Para Ewerton, são muitas ofertas de tecnologia no mercado e é preciso se familiarizar com as mais diferentes plataformas e novas linguagens. “É um grande desafio que a tecnologia trouxe e têm impacto na formação dos estudantes”.
Alguns projetos em andamento, como o da Agência UVA, através de parcerias com empresas, buscam levar o mundo real para dentro da sala de aula. O estudante Luiz Couto, que participa do projeto, disse que expandiu seus horizontes, percebendo como é o ritmo real do trabalho e o dia a dia do jornalista. Freling, por exemplo, contou que só aprendeu o que era realmente uma reunião de pauta quando participou de uma. “Cheguei na reunião com uma ideia, mas vi que apresentar uma pauta era muito além disso”.

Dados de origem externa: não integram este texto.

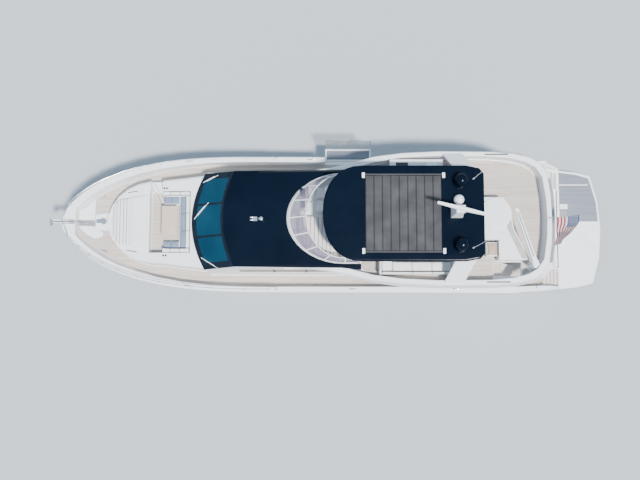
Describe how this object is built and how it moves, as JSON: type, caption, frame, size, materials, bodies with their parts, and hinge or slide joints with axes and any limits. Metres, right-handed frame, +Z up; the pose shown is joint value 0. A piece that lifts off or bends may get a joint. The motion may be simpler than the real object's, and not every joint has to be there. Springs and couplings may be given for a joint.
{
  "type": "motor yacht",
  "caption": "Flybridge motor yacht with fore deck lounge, hardtop, fold-down side balcony, stern crane and lowering swim platform.",
  "frame": {"origin": "amidships on the centreline, at the waterline", "axes": "+X towards the bow, +Y to port, +Z up"},
  "size_m": [26.71, 7.2556, 9.91],
  "materials": {
    "gelcoat": "glossy white moulded laminate",
    "teak": "weathered teak planks with dark caulking",
    "dark_glass": "tinted glass",
    "dark_gloss": "dark blue gloss paint",
    "stainless": "polished stainless steel",
    "bronze": "cast bronze",
    "vinyl": "white marine upholstery",
    "roof_fabric": "woven cloth",
    "tan_wood": "pale satin wood"
  },
  "bodies": {
    "hull": {"aft_glass": "dark_glass", "anchor": "stainless", "arch_port": "gelcoat", "arch_starboard": "gelcoat", "cockpit_sofa": "vinyl", "cockpit_table": "teak", "crane_post": "gelcoat", "deck_teak": "teak", "deckhouse": "gelcoat", "dome_port": "dark_gloss", "dome_starboard": "dark_gloss", "ensign": "roof_fabric", "flag_staff": "stainless", "fly_bar": "gelcoat", "fly_coaming": "gelcoat", "fly_console": "gelcoat", "fly_deck": "gelcoat", "fly_galley": "gelcoat", "fly_lounge": "vinyl", "fly_screen": "dark_glass", "fly_screen_rail": "stainless", "fly_sofa": "vinyl", "fly_stairs": "gelcoat", "fly_table": "teak", "fore_sofa": "vinyl", "fore_sunpad": "vinyl", "fore_table": "tan_wood", "fore_trunk": "gelcoat", "forward_roof": "dark_gloss", "guard_rail": "stainless", "hardtop": "dark_gloss", "helm_seat_centre": "vinyl", "helm_seat_starboard": "vinyl", "hull": "gelcoat", "post_port": "stainless", "post_starboard": "stainless", "radar_mast": "gelcoat", "side_glass_port": "dark_glass", "side_glass_starboard": "dark_glass", "sunroof": "roof_fabric", "transom_block": "gelcoat", "windlass": "stainless", "windscreen": "dark_glass"},
    "propeller_port": {"propeller_port": "bronze"},
    "propeller_starboard": {"propeller_starboard": "bronze"},
    "rudder_port": {"rudder_port": "bronze"},
    "rudder_starboard": {"rudder_starboard": "bronze"},
    "fly_wheel": {"fly_wheel": "stainless"},
    "radar_scanner": {"radar_scanner": "gelcoat"},
    "balcony": {"balcony": "gelcoat"},
    "balcony_rail": {"balcony_rail": "stainless"},
    "crane_head": {"crane_head": "gelcoat"},
    "crane_boom": {"crane_boom": "gelcoat"},
    "lift_arms_upper": {"lift_arms_upper": "stainless"},
    "lift_arms_lower": {"lift_arms_lower": "stainless"},
    "swim_platform": {"swim_platform": "gelcoat"},
    "cockpit_door": {"cockpit_door": "dark_glass"},
    "transom_door": {"transom_door": "gelcoat"}
  },
  "joints": [
    {"name": "propeller_port_spin", "type": "hinge", "parent": "hull", "child": "propeller_port", "pos_m": [-9.75, 1.15, -1.24], "axis": [-0.9708, 0, -0.24], "continuous": true},
    {"name": "propeller_starboard_spin", "type": "hinge", "parent": "hull", "child": "propeller_starboard", "pos_m": [-9.75, -1.15, -1.24], "axis": [-0.9708, 0, -0.24], "continuous": true},
    {"name": "rudder_port_turn", "type": "hinge", "parent": "hull", "child": "rudder_port", "pos_m": [-10.3, 1.3, -0.8], "axis": [0, 0, 1], "range_deg": [-35, 35]},
    {"name": "rudder_starboard_turn", "type": "hinge", "parent": "hull", "child": "rudder_starboard", "pos_m": [-10.3, -1.3, -0.8], "axis": [0, 0, 1], "range_deg": [-35, 35]},
    {"name": "fly_wheel_turn", "type": "hinge", "parent": "hull", "child": "fly_wheel", "pos_m": [1.492, -0.9, 4.905], "axis": [-0.8708, 0, 0.4916], "range_deg": [-540, 540]},
    {"name": "radar_spin", "type": "hinge", "parent": "hull", "child": "radar_scanner", "pos_m": [-4.98, 0, 8], "axis": [0, 0, 1], "continuous": true},
    {"name": "balcony_fold", "type": "hinge", "parent": "hull", "child": "balcony", "pos_m": [-0.4, -3.2, 2.05], "axis": [-1, 0, 0], "range_deg": [0, 90]},
    {"name": "balcony_rail_fold", "type": "hinge", "parent": "balcony", "child": "balcony_rail", "pos_m": [-0.4, -3.74, 2.135], "axis": [-1, 0, 0], "range_deg": [-75, 0]},
    {"name": "crane_slew", "type": "hinge", "parent": "hull", "child": "crane_head", "pos_m": [-8.65, 2.15, 5.2], "axis": [0, 0, 1], "range_deg": [0, 200]},
    {"name": "crane_luff", "type": "hinge", "parent": "crane_head", "child": "crane_boom", "pos_m": [-8.6312, 2.093, 5.42], "axis": [-0.9498, -0.3128, 0], "range_deg": [0, 60]},
    {"name": "platform_lower", "type": "hinge", "parent": "hull", "child": "lift_arms_upper", "pos_m": [-11.06, 0, -0.345], "axis": [0, -1, 0], "range_deg": [0, 45]},
    {"name": "platform_lower_arms", "type": "hinge", "parent": "hull", "child": "lift_arms_lower", "pos_m": [-11.06, 0, -0.53], "axis": [0, -1, 0], "range_deg": [0, 45]},
    {"name": "platform_level", "type": "hinge", "parent": "lift_arms_upper", "child": "swim_platform", "pos_m": [-11.8394, 0, 0.105], "axis": [0, -1, 0], "range_deg": [-45, 0]},
    {"name": "transom_door_lift", "type": "hinge", "parent": "hull", "child": "transom_door", "pos_m": [-10.0797, 0, 2.592], "axis": [0, 1, 0], "range_deg": [0, 75]},
    {"name": "cockpit_door_slide", "type": "slide", "parent": "hull", "child": "cockpit_door", "axis": [0, 1, 0], "range_m": [0, 1.06]}
  ],
  "couplings": [
    {"joint": "rudder_starboard_turn", "follows": "rudder_port_turn", "ratio": 1},
    {"joint": "balcony_rail_fold", "follows": "balcony_fold", "ratio": -0.83333},
    {"joint": "platform_lower_arms", "follows": "platform_lower", "ratio": 1},
    {"joint": "platform_level", "follows": "platform_lower", "ratio": -1}
  ]
}
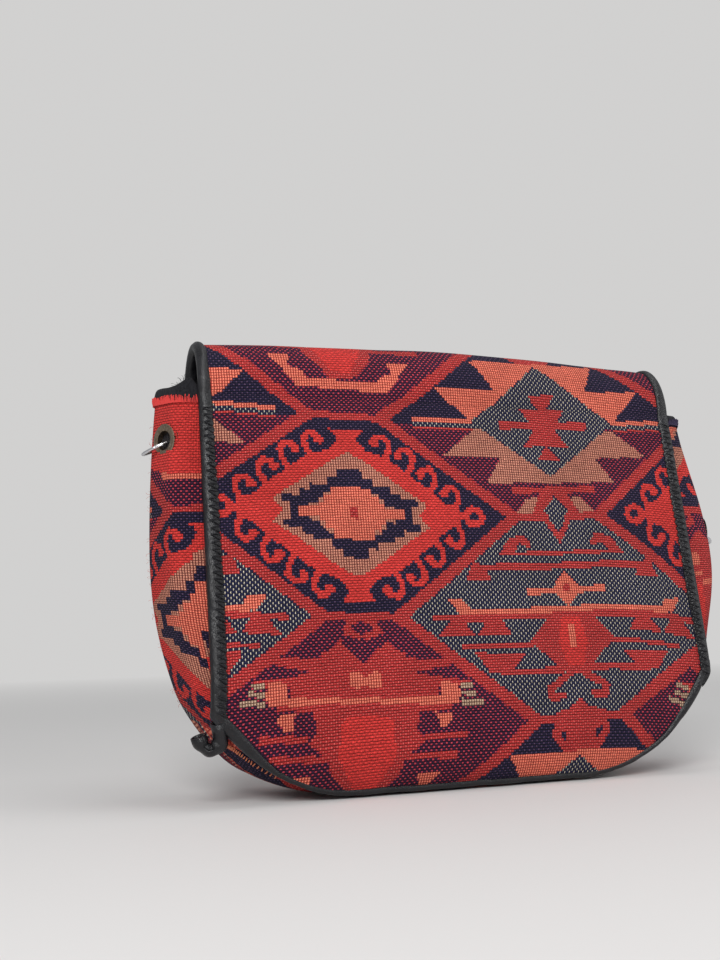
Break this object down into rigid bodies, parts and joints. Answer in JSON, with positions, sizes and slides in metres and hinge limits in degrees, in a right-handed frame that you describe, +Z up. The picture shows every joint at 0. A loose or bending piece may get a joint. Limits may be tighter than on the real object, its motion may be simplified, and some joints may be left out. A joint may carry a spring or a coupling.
{
  "type": "woven handbag",
  "caption": "Woven kilim handbag with a full leather-bound front flap, bulging side gussets, eyelets with wire rings, and a zipped mouth.",
  "frame": {"origin": "middle of the flat patch under the base, at the lowest point", "axes": "+Z up, the flap's front faces -Y, +X to the right as seen from the front"},
  "size_m": [0.3169, 0.0672, 0.219],
  "materials": {
    "kilim_cloth": "slit-woven kilim in coral, salmon, navy, purple and tan",
    "lining_cloth": "plain black cotton lining",
    "black_tape": "black woven zip tape and mouth ribbon",
    "black_leather": "soft black leather, satin, stitched",
    "zip_metal": "antique brass, satin",
    "antique_brass": "antique brass, worn edges",
    "steel_wire": "bright nickel-plated wire"
  },
  "bodies": {
    "bag": {"front_panel": "kilim_cloth", "back_panel": "kilim_cloth", "side_gusset_left": "kilim_cloth", "side_gusset_right": "kilim_cloth", "bottom_panel": "kilim_cloth", "lining": "lining_cloth", "mouth_binding": "black_tape", "flap": "kilim_cloth", "flap_lining": "lining_cloth", "flap_binding_left": "black_leather", "flap_binding_right": "black_leather", "flap_binding_bottom": "black_leather", "zip_tape_front": "black_tape", "zip_tape_back": "black_tape", "zip_teeth_front": "zip_metal", "zip_teeth_back": "zip_metal", "zip_bottom_stop": "zip_metal", "zip_top_stop_front": "zip_metal", "zip_top_stop_back": "zip_metal", "eyelet_left_front": "antique_brass", "eyelet_left_rear": "antique_brass", "eyelet_right_front": "antique_brass", "eyelet_right_rear": "antique_brass", "eyelet_washer_left_front": "antique_brass", "eyelet_washer_left_rear": "antique_brass", "eyelet_washer_right_front": "antique_brass", "eyelet_washer_right_rear": "antique_brass"},
    "slider": {"zip_slider": "zip_metal"},
    "pull": {"zip_pull": "zip_metal"},
    "left_ring": {"ring_left": "steel_wire"},
    "right_ring": {"ring_right": "steel_wire"}
  },
  "joints": [
    {"name": "zip_slide", "type": "slide", "parent": "bag", "child": "slider", "axis": [1, 0, 0], "range_m": [-0.195, 0]},
    {"name": "pull_hinge", "type": "hinge", "parent": "slider", "child": "pull", "pos_m": [0.096, 0.008, 0.2002], "axis": [0, 1, 0], "range_deg": [0, 35]},
    {"name": "ring_left_swing", "type": "hinge", "parent": "bag", "child": "left_ring", "pos_m": [-0.14469, 0.00665, 0.1647], "axis": [0, 1, 0], "range_deg": [0, 50]},
    {"name": "ring_right_swing", "type": "hinge", "parent": "bag", "child": "right_ring", "pos_m": [0.1532, 0.00409, 0.12283], "axis": [0, -1, 0], "range_deg": [0, 50]}
  ]
}
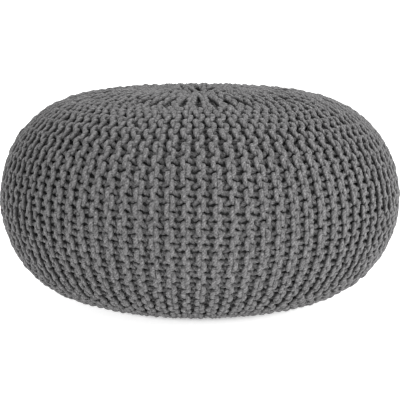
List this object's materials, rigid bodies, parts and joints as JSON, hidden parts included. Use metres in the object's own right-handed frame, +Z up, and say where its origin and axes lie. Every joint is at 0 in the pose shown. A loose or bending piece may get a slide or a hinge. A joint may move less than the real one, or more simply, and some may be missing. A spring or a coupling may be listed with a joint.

Para Leda Costa, professora adjunta da Unicarioca e professora de programa de pós-graduação da UERJ (Universidade Estadual do Rio de Janeiro), este dois mundos precisam dialogar mais. “É preciso preparar o aluno para o atual momento do mercado, mas, dentro da graduação, também é necessário que a formação possa proporcionar um desenvolvimento de um senso crítico”. Ela explica que é preciso conciliar a formação profissional e humana. “Existe uma crença de que existe pouca dedicação dos alunos, mas nessa hora o professor precisa perguntar a eles o porquê disso”, avalia a professora.